Before the election, the newsletter Rock and Rap Confidential--edited by Springsteen biographer Dave Marsh--printed an unsigned article that criticized the Vote for Change tour for its "goal of electing Kerry [that] is unworthy of these artists." Nevertheless, RRC found something positive in the initiative--in terms of the political development of someone like Springsteen, moving from, say, supporting a food bank to a more extensive and public commitment.

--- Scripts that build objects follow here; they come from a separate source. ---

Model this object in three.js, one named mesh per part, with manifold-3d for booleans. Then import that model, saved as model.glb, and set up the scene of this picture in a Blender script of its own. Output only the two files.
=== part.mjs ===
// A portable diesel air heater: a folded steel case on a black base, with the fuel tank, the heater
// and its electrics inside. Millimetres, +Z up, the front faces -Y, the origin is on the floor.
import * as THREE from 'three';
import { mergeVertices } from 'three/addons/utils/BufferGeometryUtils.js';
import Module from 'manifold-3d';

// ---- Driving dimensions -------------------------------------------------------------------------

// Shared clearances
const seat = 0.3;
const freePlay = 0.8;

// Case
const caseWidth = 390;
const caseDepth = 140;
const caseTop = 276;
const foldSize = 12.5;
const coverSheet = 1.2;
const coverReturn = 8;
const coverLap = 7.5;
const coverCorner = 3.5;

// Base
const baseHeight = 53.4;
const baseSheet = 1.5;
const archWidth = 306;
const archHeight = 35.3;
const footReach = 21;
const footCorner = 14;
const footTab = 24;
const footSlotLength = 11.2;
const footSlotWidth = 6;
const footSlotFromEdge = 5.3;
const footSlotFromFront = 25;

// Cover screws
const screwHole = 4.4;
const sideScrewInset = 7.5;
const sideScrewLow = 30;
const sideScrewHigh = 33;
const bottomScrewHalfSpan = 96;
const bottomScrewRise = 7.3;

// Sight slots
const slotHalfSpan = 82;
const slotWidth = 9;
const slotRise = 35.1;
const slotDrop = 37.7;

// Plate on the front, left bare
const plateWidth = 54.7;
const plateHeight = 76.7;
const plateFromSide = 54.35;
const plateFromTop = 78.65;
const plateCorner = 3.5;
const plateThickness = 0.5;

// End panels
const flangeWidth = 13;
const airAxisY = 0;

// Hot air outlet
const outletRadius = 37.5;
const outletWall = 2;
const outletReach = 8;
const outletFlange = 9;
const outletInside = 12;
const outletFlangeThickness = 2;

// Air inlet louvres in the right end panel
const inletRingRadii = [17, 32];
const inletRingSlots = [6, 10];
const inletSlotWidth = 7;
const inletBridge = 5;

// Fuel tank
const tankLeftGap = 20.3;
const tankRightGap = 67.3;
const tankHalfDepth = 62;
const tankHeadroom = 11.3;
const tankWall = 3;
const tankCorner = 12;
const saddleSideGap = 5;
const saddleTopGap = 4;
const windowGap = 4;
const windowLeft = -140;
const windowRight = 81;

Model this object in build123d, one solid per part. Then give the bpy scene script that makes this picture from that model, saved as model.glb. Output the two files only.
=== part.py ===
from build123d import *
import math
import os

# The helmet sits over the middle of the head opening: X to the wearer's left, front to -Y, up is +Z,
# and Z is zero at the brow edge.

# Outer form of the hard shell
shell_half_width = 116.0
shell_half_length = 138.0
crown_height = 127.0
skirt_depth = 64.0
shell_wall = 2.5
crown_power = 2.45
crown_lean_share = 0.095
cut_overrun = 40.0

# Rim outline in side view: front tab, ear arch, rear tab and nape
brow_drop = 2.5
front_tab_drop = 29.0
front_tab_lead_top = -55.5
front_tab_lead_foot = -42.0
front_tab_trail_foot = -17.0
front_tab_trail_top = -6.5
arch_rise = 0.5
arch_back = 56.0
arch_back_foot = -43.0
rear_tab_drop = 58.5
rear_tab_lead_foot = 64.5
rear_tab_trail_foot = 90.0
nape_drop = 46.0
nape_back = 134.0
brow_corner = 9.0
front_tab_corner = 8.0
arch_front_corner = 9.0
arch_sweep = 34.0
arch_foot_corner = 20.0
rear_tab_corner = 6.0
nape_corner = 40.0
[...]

"The move from taking a moral stance to taking a political one marks an important shift," RRC wrote, "and a far greater risk than a policy-oriented campaign like Sun City or No Nukes...These artists' movement from moral to political is irrevocable--you can't go back, even if you want to. As the new administration begins to act against the beliefs of these artists, they will have choices to make about who to side with then--the lesser of two evils or with people who aren't evil at all, but are acting politically in mostly non-electoral areas."

I thought that RRC's argument made a lot of sense, and repeated it myself. But the outcome of the election revealed a hole in the logic--John Kerry didn't win, and so the Anybody-But-Bush left hasn't had to confront the betrayals of a Democratic presidency. Thus, when the "new administration" acts "against the beliefs of these artists," much of the left can still cling to the illusion that the Democrats would provide a significantly different alternative.

So the contradiction remains. Nevertheless, one thing that's striking about hearing Devils & Dust is how far it is from anything John Kerry would say, do, endorse or otherwise be associated with. With Devils & Dust, Springsteen isn't speaking up for a two-faced politician--but speaking out again as the voice of the have-nots. Much better.